In the entries below, count every line containing "starting". Return the number and nothing else.

— Start Source data —

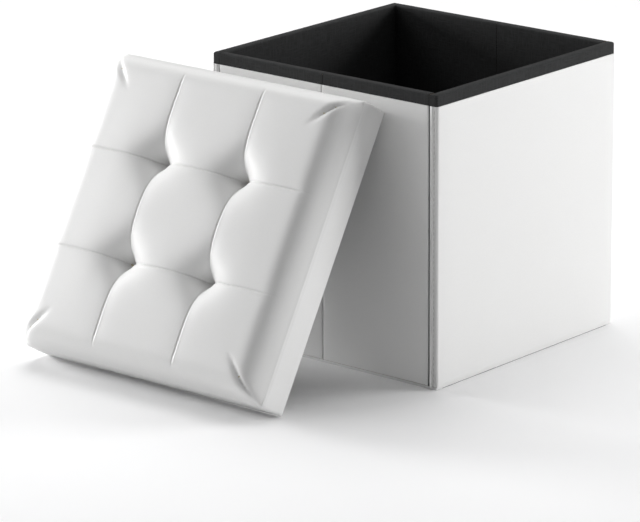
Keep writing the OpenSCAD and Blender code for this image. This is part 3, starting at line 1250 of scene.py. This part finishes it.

— End Source data —
— Start Source data —

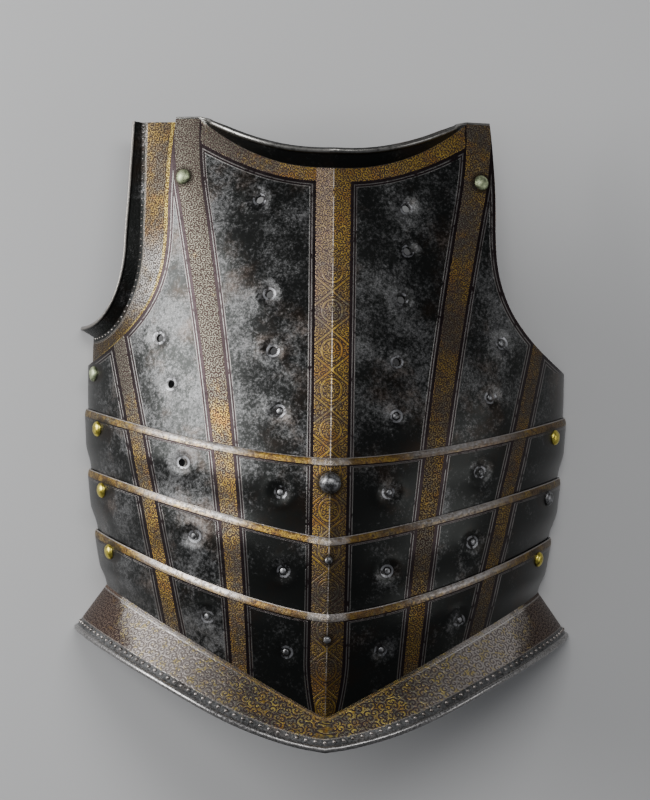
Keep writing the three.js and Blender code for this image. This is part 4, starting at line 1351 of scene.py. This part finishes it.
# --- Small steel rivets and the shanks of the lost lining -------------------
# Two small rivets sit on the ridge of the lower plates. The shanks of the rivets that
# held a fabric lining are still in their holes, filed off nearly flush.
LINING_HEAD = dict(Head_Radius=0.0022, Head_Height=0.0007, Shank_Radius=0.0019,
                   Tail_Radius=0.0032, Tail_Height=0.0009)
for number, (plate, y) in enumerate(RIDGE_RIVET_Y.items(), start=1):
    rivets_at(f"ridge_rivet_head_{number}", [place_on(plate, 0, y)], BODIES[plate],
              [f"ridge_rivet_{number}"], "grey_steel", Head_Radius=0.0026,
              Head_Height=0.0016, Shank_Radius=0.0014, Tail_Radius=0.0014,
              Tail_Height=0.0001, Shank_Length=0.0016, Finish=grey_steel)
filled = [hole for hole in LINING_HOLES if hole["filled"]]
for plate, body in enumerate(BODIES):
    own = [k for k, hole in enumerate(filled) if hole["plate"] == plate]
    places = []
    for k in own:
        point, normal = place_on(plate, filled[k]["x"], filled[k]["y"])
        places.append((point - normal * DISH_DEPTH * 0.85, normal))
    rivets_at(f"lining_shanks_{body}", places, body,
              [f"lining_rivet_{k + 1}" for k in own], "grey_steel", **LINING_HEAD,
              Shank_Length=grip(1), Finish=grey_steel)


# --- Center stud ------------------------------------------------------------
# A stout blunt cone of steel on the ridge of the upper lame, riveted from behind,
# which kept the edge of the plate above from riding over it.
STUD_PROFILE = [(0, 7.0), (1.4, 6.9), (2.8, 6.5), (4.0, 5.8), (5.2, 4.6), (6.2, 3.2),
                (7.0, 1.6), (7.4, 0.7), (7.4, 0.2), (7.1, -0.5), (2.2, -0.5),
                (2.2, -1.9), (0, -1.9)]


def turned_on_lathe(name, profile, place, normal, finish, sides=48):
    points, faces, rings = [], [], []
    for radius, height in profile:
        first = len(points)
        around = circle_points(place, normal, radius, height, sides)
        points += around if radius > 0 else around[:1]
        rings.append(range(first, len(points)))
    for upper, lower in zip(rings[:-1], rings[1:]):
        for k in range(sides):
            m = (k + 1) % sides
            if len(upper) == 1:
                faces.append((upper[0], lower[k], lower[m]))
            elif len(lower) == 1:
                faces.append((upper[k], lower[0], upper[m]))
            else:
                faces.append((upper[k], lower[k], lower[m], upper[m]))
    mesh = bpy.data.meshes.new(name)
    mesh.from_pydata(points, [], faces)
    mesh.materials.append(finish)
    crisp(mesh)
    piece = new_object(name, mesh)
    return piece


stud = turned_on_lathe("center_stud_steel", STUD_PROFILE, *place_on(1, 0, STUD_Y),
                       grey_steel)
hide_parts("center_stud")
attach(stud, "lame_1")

— End Source data —

» **Correct answer**: 2